WASHINGTON, Oct. 21 (UPI) -- Ben Bradlee died at age 93 on Tuesday.
The renowned former Washington Post editor died of natural causes at his home in Washington, D.C., according to The Washington Post.
Bradlee was born in Boston in 1921, and became a reporter at the New Hampshire Sunday News after serving in the navy during WWII. He started working for The Washington Post in 1948, and held positions at the Office of U.S. Information and Educational Exchange and Newsweek in subsequent years.
Bradlee was made managing editor at The Washington Post in 1965, and rose to executive editor in 1968. He oversaw the Pentagon Papers, leaked documents about U.S. involvement in Vietnam, published in 1971, and guided coverage of the Watergate scandal that led to President Richard Nixon's resignation in 1974. The editor and his role in exposing Watergate were later portrayed by Jason Robards in Alan J. Pakula film All the President's Men (1976).
"Ben was a true friend a genius leader in journalism," Bob Woodard and Carl Bernstein, the reporters who pursued Watergate for the Post, said in a statement. "He forever altered our business.

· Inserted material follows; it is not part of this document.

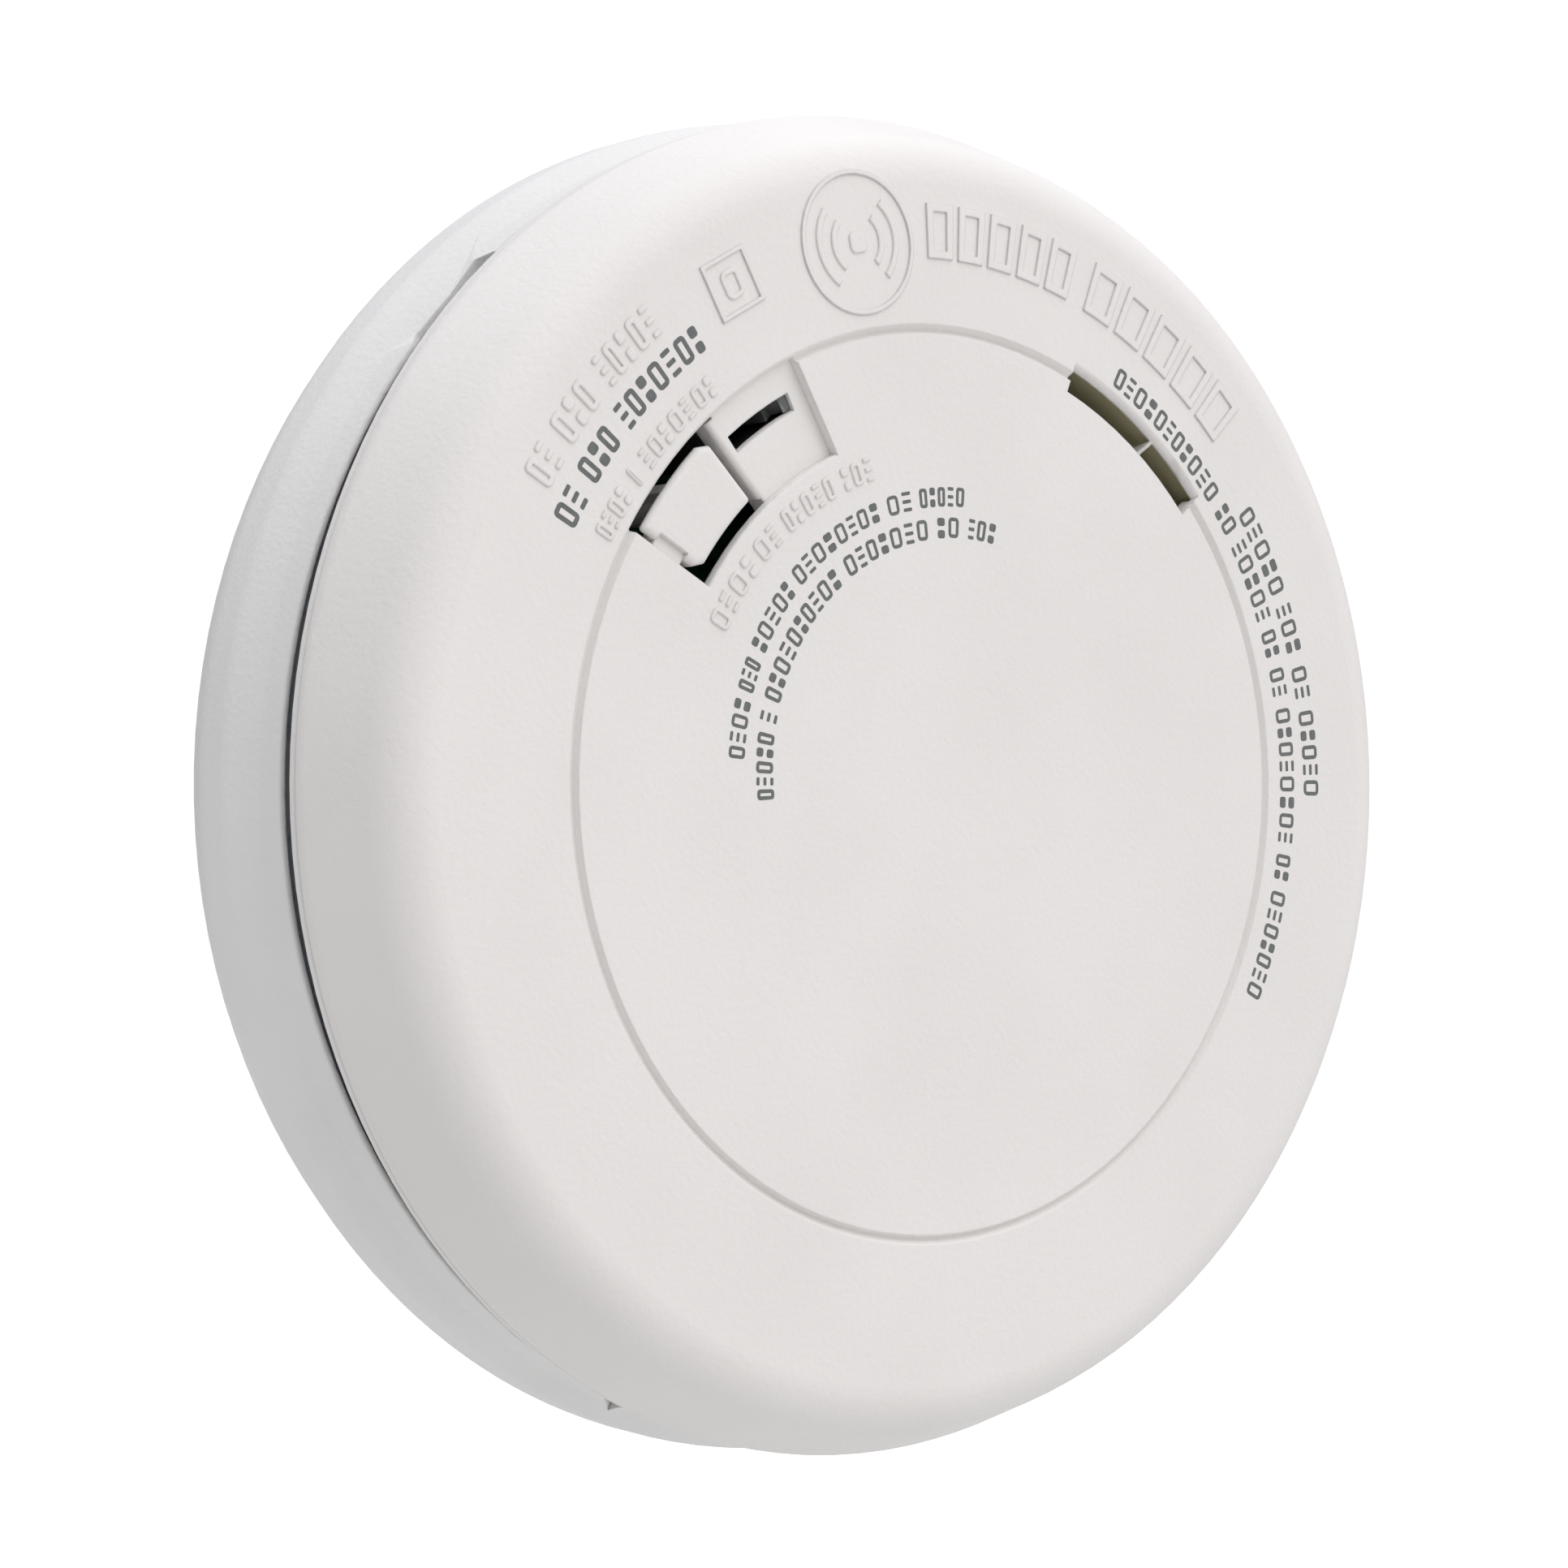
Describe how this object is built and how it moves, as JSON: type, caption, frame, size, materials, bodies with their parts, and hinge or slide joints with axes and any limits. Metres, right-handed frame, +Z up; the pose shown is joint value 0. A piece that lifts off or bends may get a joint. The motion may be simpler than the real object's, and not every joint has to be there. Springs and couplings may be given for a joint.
{
  "type": "smoke and carbon monoxide alarm",
  "caption": "Round wall-mounted smoke and carbon monoxide alarm: low domed cover with test button, status light and sound vent, sealed cell inside, on a twist-off mounting bracket.",
  "frame": {"origin": "centre of the mounting bracket's back face, on the wall plane", "axes": "+Z up, the wall is the plane Y = 0, +Y points into the wall and the alarm's face looks along -Y, +X is to the right for a person facing the alarm"},
  "size_m": [0.142, 0.0322, 0.142],
  "materials": {
    "shell_plastic": "fine spark-eroded texture",
    "housing_plastic": "fine moulded texture, light grey",
    "black_plastic": "matte",
    "clear_plastic": "clear, slightly frosted",
    "lamp_plastic": "gloss",
    "dark_lens": "gloss",
    "screen_metal": "etched",
    "sensor_steel": "drawn",
    "filter_plastic": "matte",
    "tinned_metal": "bright",
    "horn_plastic": "matte",
    "foam": "foam",
    "brass_plate": "satin",
    "piezo_ceramic": "silvered",
    "board_laminate": "solder mask",
    "chip_ceramic": "matte",
    "capacitor_sleeve": "sleeve",
    "ferrite": "matte",
    "copper": "enamelled wire",
    "switch_plastic": "matte",
    "plunger_plastic": "gloss",
    "knob_plastic": "matte",
    "cell_sleeve": "shrink sleeve",
    "red_wire": "insulation",
    "black_wire": "insulation",
    "zinc_steel": "zinc plated",
    "label_paper": "blank"
  },
  "bodies": {
    "bracket": {"mounting_bracket": "shell_plastic", "locking_pins": "shell_plastic"},
    "alarm": {"front_cover": "shell_plastic", "back_housing": "housing_plastic", "light_shroud": "black_plastic", "chamber_base": "black_plastic", "chamber_cap": "black_plastic", "microcontroller": "black_plastic", "sensor_amplifier": "black_plastic", "power_switch": "black_plastic", "light_pipe": "clear_plastic", "status_leds": "lamp_plastic", "infrared_emitter": "dark_lens", "light_receiver": "dark_lens", "insect_screen": "screen_metal", "chamber_screen": "screen_metal", "gas_sensor_can": "sensor_steel", "gas_sensor_filter": "filter_plastic", "gas_sensor_pins": "tinned_metal", "cell_tabs": "tinned_metal", "piezo_springs": "tinned_metal", "horn_housing": "horn_plastic", "horn_cap": "horn_plastic", "sound_duct": "horn_plastic", "horn_gasket": "foam", "cell_foam": "foam", "piezo_plate": "brass_plate", "piezo_ceramic": "piezo_ceramic", "circuit_board": "board_laminate", "chip_components": "chip_ceramic", "capacitors": "capacitor_sleeve", "horn_coil": "ferrite", "coil_winding": "copper", "test_switch": "switch_plastic", "lithium_cell": "cell_sleeve", "positive_lead": "red_wire", "negative_lead": "black_wire", "board_screws": "zinc_steel", "rating_label": "label_paper"},
    "button": {"test_button": "shell_plastic"},
    "plunger": {"test_plunger": "plunger_plastic"},
    "power_knob": {"power_slider": "knob_plastic"}
  },
  "joints": [
    {"name": "alarm_twist", "type": "hinge", "parent": "bracket", "child": "alarm", "pos_m": [0, 0, 0], "axis": [0, -1, 0], "range_deg": [0, 10]},
    {"name": "power_slide", "type": "slide", "parent": "alarm", "child": "power_knob", "axis": [-0.9397, 0, 0.342], "range_m": [0, 0.00384]},
    {"name": "button_press", "type": "hinge", "parent": "alarm", "child": "button", "pos_m": [-0.03643, -0.03, 0.02019], "axis": [-0.8746, 0, 0.4848], "range_deg": [0, 2.5]},
    {"name": "plunger_travel", "type": "slide", "parent": "alarm", "child": "plunger", "axis": [0, 1, 0], "range_m": [0, 0.00035]}
  ],
  "couplings": [
    {"joint": "power_slide", "follows": "alarm_twist", "m_per_rad": 0.022},
    {"joint": "plunger_travel", "follows": "button_press", "m_per_rad": 0.008}
  ]
}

His one unbending principle was the quest for the truth and the necessity of that pursuit."
Bradlee retired as executive editor in 1991, but continued to serve as vice president at-large. He published an autobiography, A Good Life: Newspapering and Other Adventures, in 1995, and acted as chairman of the Historic Mary's City Commission in Maryland from 1991 to 2003. At age 91, he was honored with the Presidential Medal of Freedom from President Barack Obama.
Bradlee struggled with Alzheimer's disease in later years, and started end-of-life care in his home in September. He is survived by wife Sally Quinn and son Quinn Bradlee, and has three other children from his first two marriages.